It’s also getting tiresome recreating the Flight object each time, so
we’ll add a module level convenience function for that too:
def make_flight():
f = Flight("BA758", Aircraft("G-EUPT", "Airbus A319",
num_rows=22, num_seats_per_row=6))
f.allocate_seat('12A', 'Guido van Rossum')
f.allocate_seat('15F', 'Bjarne Stroustrup')
f.allocate_seat('15E', 'Anders Hejlsberg')
f.allocate_seat('1C', 'John McCarthy')
f.allocate_seat('1D', 'Richard Hickey')
return f
In Python it’s quite normal to mix related functions and classes in the same module.
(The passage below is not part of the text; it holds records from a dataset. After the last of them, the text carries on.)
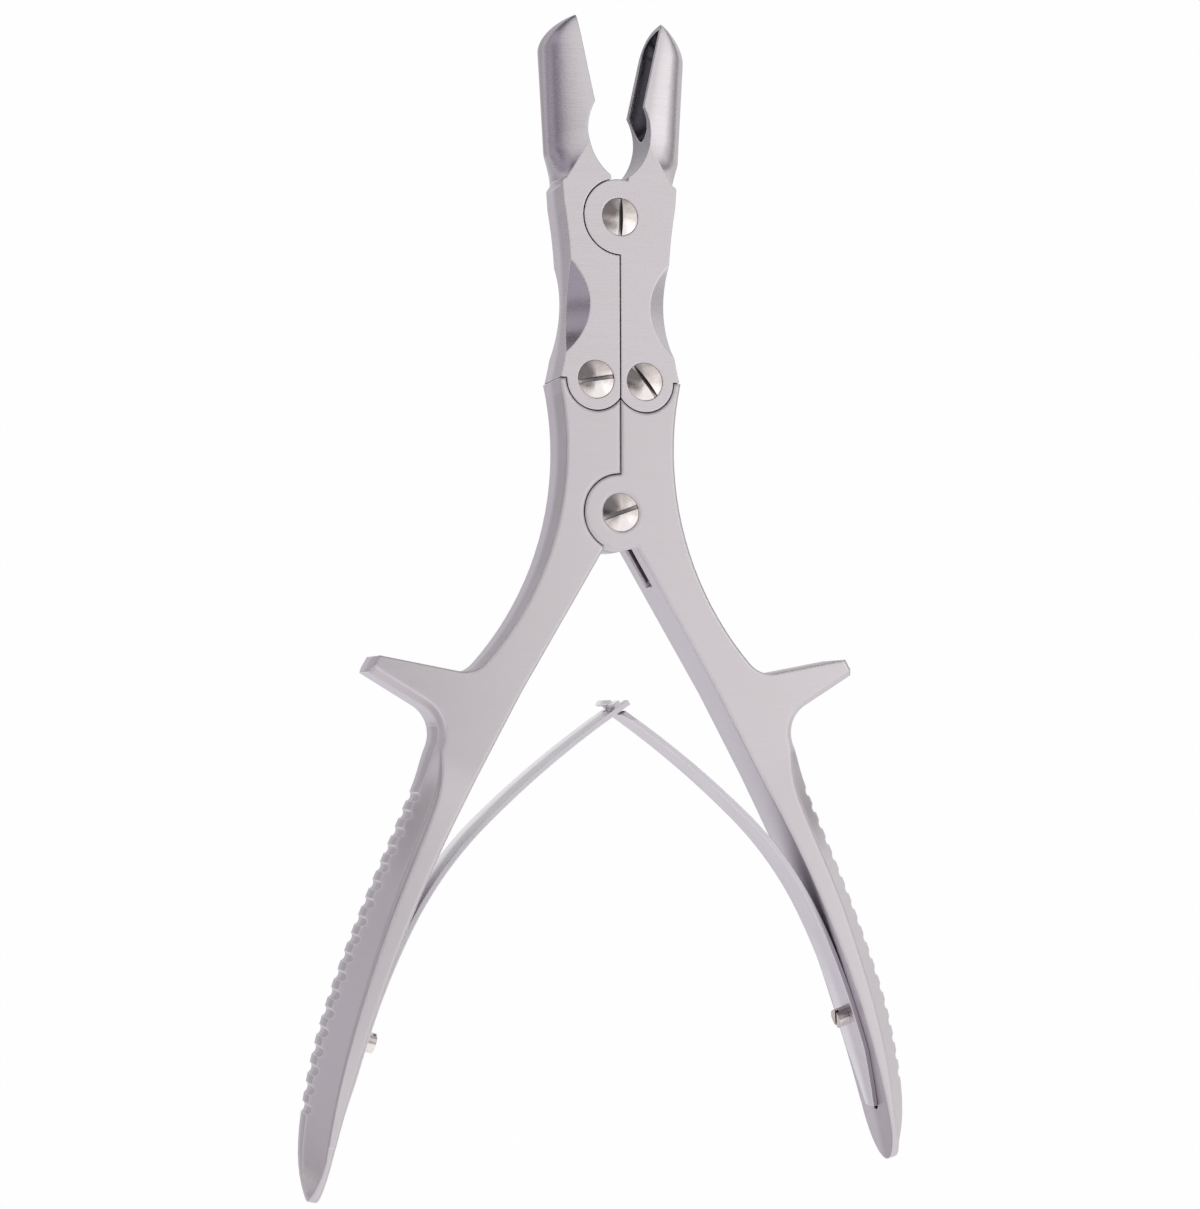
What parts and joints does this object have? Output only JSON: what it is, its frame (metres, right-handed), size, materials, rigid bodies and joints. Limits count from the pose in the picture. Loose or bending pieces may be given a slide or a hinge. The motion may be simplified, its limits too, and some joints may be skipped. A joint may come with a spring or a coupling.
{
  "type": "bone rongeur",
  "caption": "Double-action bone rongeur with hollow curved jaws, finger horns, serrated grips and crossing leaf springs.",
  "frame": {"origin": "on the handle pivot's axis, in the flat back face of the joint", "axes": "+Y from the grips to the jaws, +Z along the pivot screws towards their heads, +X across, towards the grip that carries the handle pivot's fork"},
  "size_m": [0.146, 0.2689, 0.017],
  "materials": {
    "handle_steel": "satin ground stainless steel",
    "jaw_steel": "satin ground stainless steel",
    "screw_steel": "polished stainless steel",
    "spring_steel": "fine ground stainless spring steel"
  },
  "bodies": {
    "left_handle": {"left_handle": "handle_steel", "left_spring_screw": "screw_steel"},
    "right_handle": {"right_handle": "handle_steel", "handle_pivot_screw": "screw_steel", "right_spring_screw": "screw_steel"},
    "left_jaw": {"left_jaw": "jaw_steel", "left_link_screw": "screw_steel"},
    "right_jaw": {"right_jaw": "jaw_steel", "right_link_screw": "screw_steel", "jaw_pivot_screw": "screw_steel"},
    "left_leaf": {"left_leaf_spring": "spring_steel"},
    "right_leaf": {"right_leaf_spring": "spring_steel"}
  },
  "joints": [
    {"name": "handle_hinge", "type": "hinge", "parent": "left_handle", "child": "right_handle", "pos_m": [0, 0, 0.006], "axis": [0, 0, -1], "range_deg": [0, 31.92], "stiffness_Nm_per_rad": 3, "springref_deg": -8.59},
    {"name": "left_link", "type": "hinge", "parent": "left_handle", "child": "left_jaw", "pos_m": [-0.006, 0.0307, 0.006], "axis": [0, 0, -1], "range_deg": [0, 28.58]},
    {"name": "right_link", "type": "hinge", "parent": "right_handle", "child": "right_jaw", "pos_m": [0.006, 0.0307, 0.006], "axis": [0, 0, 1], "range_deg": [0, 28.58]},
    {"name": "left_leaf_flex", "type": "hinge", "parent": "left_handle", "child": "left_leaf", "pos_m": [-0.04951, -0.09366, 0.006], "axis": [0, 0, 1], "range_deg": [0, 11.3], "deforming": ["left_leaf_spring"]},
    {"name": "right_leaf_flex", "type": "hinge", "parent": "right_handle", "child": "right_leaf", "pos_m": [0.04951, -0.09366, 0.006], "axis": [0, 0, -1], "range_deg": [0, 11.3], "deforming": ["right_leaf_spring"]}
  ],
  "couplings": [
    {"joint": "left_link", "follows": "handle_hinge", "ratio": 0.89473},
    {"joint": "right_link", "follows": "handle_hinge", "ratio": 0.89473},
    {"joint": "left_leaf_flex", "follows": "handle_hinge", "ratio": 0.35334},
    {"joint": "right_leaf_flex", "follows": "handle_hinge", "ratio": 0.35334}
  ]
}
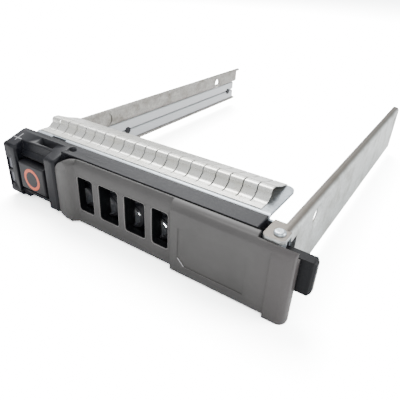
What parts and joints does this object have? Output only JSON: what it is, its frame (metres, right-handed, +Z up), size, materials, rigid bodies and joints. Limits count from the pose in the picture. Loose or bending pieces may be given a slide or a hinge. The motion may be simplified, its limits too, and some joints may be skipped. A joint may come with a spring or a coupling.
{
  "type": "hot swap drive caddy",
  "caption": "Open tray that holds a 2.5 inch drive between two steel rails, with a vented swing lever, release button, light pipes and spring contact fingers.",
  "frame": {"origin": "middle of the outer box in X and Y, on the plane that the caddy lies on", "axes": "+X along the front from the button to the lever's rivet, +Y from the front to the rear ends of the rails, +Z up, from the open underside to the contact fingers"},
  "size_m": [0.0812, 0.1124, 0.0192],
  "materials": {
    "black_plastic": "moulded, fine texture",
    "button_plastic": "moulded, with an orange ring printed on its face",
    "grey_plastic": "moulded, fine texture",
    "rail_steel": "zinc plated sheet",
    "shield_steel": "plated sheet",
    "finger_steel": "thin bright spring sheet",
    "fixing_steel": "plated, smooth",
    "spring_steel": "drawn wire",
    "clear_plastic": "clear moulded bar"
  },
  "bodies": {
    "caddy": {"front_frame": "black_plastic", "button_pin": "fixing_steel", "lever_rivet": "fixing_steel", "pivot_bush": "fixing_steel", "front_shield": "shield_steel", "contact_fingers": "finger_steel", "left_rail": "rail_steel", "right_rail": "rail_steel", "lower_light_pipe": "clear_plastic", "upper_light_pipe": "clear_plastic", "pipe_studs": "black_plastic", "frame_screws": "fixing_steel"},
    "lever": {"lever_cover": "grey_plastic", "lever_arm": "black_plastic", "lever_spring": "spring_steel"},
    "button": {"release_button": "button_plastic", "button_spring": "spring_steel"}
  },
  "joints": [
    {"name": "lever_hinge", "type": "hinge", "parent": "caddy", "child": "lever", "pos_m": [0.03313, -0.05255, 0.0086], "axis": [0, 0, 1], "range_deg": [0, 40]},
    {"name": "button_hinge", "type": "hinge", "parent": "caddy", "child": "button", "pos_m": [-0.03083, -0.05405, 0.0049], "axis": [-1, 0, 0], "range_deg": [0, 10], "stiffness_Nm_per_rad": 0.01, "springref_deg": -5.73}
  ]
}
Now, from the REPL:
>>> from airtravel import make_flight
>>> f = make_flight()
>>> f
<airtravel.Flight object at 0x1007a6690>
You may find it remarkable that we have access to the Flight class
when we have only imported a single function, make_flight. This is quite
normal and it’s a powerful aspect of Python’s dynamic type system that
facilitates this very loose coupling between code.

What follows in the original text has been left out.